Identify the lines that contain the string "bodies" and copy all of them.

Begin

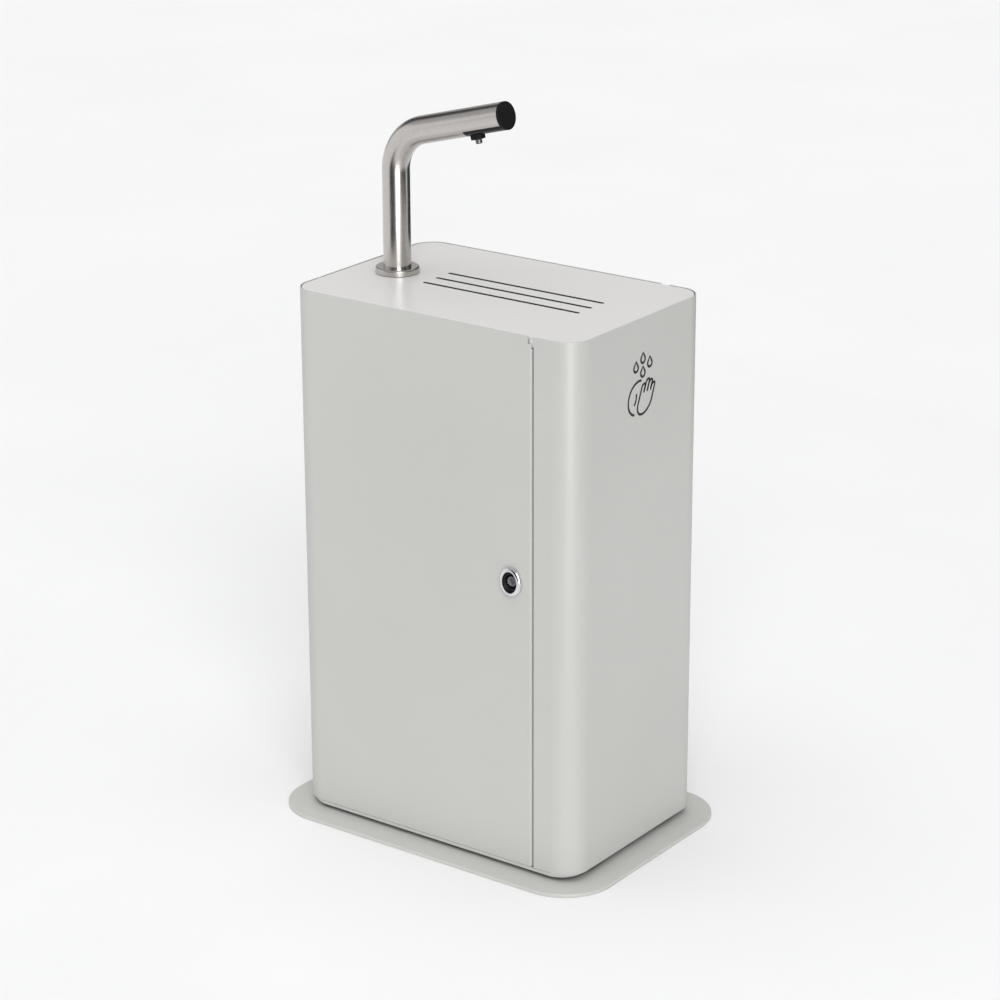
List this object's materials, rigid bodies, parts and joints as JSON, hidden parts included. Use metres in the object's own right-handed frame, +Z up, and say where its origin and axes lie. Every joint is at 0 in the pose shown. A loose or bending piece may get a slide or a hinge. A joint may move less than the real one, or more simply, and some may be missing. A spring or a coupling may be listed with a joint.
{
  "type": "portable handwash sink",
  "caption": "Free-standing sheet-steel handwash cabinet with a rising sensor tap, slotted drip top, wrap-round lockable door and canisters inside.",
  "frame": {"origin": "centre of the base plate's underside, on the floor", "axes": "+Z up, the door faces -Y, and the long side of the cabinet runs along X with the tap at -X and the spout pointing to +X"},
  "size_m": [0.6, 0.425, 1.1387],
  "materials": {
    "body_paint": "satin powder coat, light warm grey",
    "top_paint": "semi-gloss powder coat, near white",
    "base_paint": "satin powder coat, light warm grey",
    "stainless": "fine brushed stainless steel",
    "chrome": "polished",
    "black_plastic": "fine matt",
    "gloss_black": "gloss",
    "black_rubber": "matt",
    "zinc_steel": "zinc plated",
    "dark_steel": "dark satin",
    "tank_plastic": "natural polyethylene",
    "tank_grey": "moulded polyethylene",
    "cap_blue": "moulded",
    "brass": "plain",
    "clear_hose": "translucent hose"
  },
  "bodies": {
    "cabinet": {"base_bolts": "zinc_steel", "base_nuts": "zinc_steel", "base_plate": "base_paint", "basin_seal": "black_rubber", "battery": "tank_grey", "battery_lid": "black_plastic", "battery_terminals": "brass", "bottom_tray": "body_paint", "cabinet_shell": "body_paint", "control_box": "tank_grey", "control_cover": "tank_grey", "delivery_hose": "clear_hose", "door_bumpers": "black_rubber", "door_jamb": "body_paint", "drain_basin": "stainless", "drain_hose": "black_plastic", "drain_spigot": "black_plastic", "drain_strainer": "stainless", "equipment_shelf": "zinc_steel", "frame_rivets": "zinc_steel", "fresh_cap": "cap_blue", "fresh_tank": "tank_plastic", "header_rail": "body_paint", "hinge_frame_leaf_lower": "body_paint", "hinge_frame_leaf_upper": "body_paint", "hinge_pins": "zinc_steel", "hinge_post": "body_paint", "lock_keeper": "zinc_steel", "nozzle_block": "black_plastic", "pump_foot": "black_plastic", "pump_grommets": "black_rubber", "pump_head": "black_plastic", "pump_motor": "dark_steel", "sensor_panel": "gloss_black", "shell_brackets": "zinc_steel", "spacer_bars": "dark_steel", "suction_hose": "clear_hose", "suction_lance": "tank_grey", "tap_end_cap": "black_plastic", "tap_flange": "stainless", "tap_gasket": "black_rubber", "tap_nozzle": "dark_steel", "tap_nut": "zinc_steel", "tap_shank": "stainless", "tap_tube": "stainless", "tap_washer": "zinc_steel", "top_plate": "top_paint", "waste_cap": "black_plastic", "waste_tank": "tank_grey"},
    "door": {"door_panel": "body_paint", "door_stiffener": "body_paint", "hinge_door_leaf_lower": "body_paint", "hinge_door_leaf_upper": "body_paint", "door_rivets": "zinc_steel", "lock_bezel": "chrome", "lock_cup": "black_plastic", "lock_nut": "zinc_steel"},
    "lock_spindle": {"lock_plug": "dark_steel", "lock_cam": "zinc_steel", "cam_screw": "zinc_steel"}
  },
  "joints": [
    {"name": "door_hinge", "type": "hinge", "parent": "cabinet", "child": "door", "pos_m": [-0.2643, -0.1, 0.4], "axis": [0, 0, -1], "range_deg": [0, 110]},
    {"name": "lock_turn", "type": "hinge", "parent": "door", "child": "lock_spindle", "pos_m": [0.1497, -0.1705, 0.4705], "axis": [0, 1, 0], "range_deg": [0, 90]}
  ]
}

End

=== Response ===
List this object's materials, rigid bodies, parts and joints as JSON, hidden parts included. Use metres in the object's own right-handed frame, +Z up, and say where its origin and axes lie. Every joint is at 0 in the pose shown. A loose or bending piece may get a slide or a hinge. A joint may move less than the real one, or more simply, and some may be missing. A spring or a coupling may be listed with a joint.
  "bodies": {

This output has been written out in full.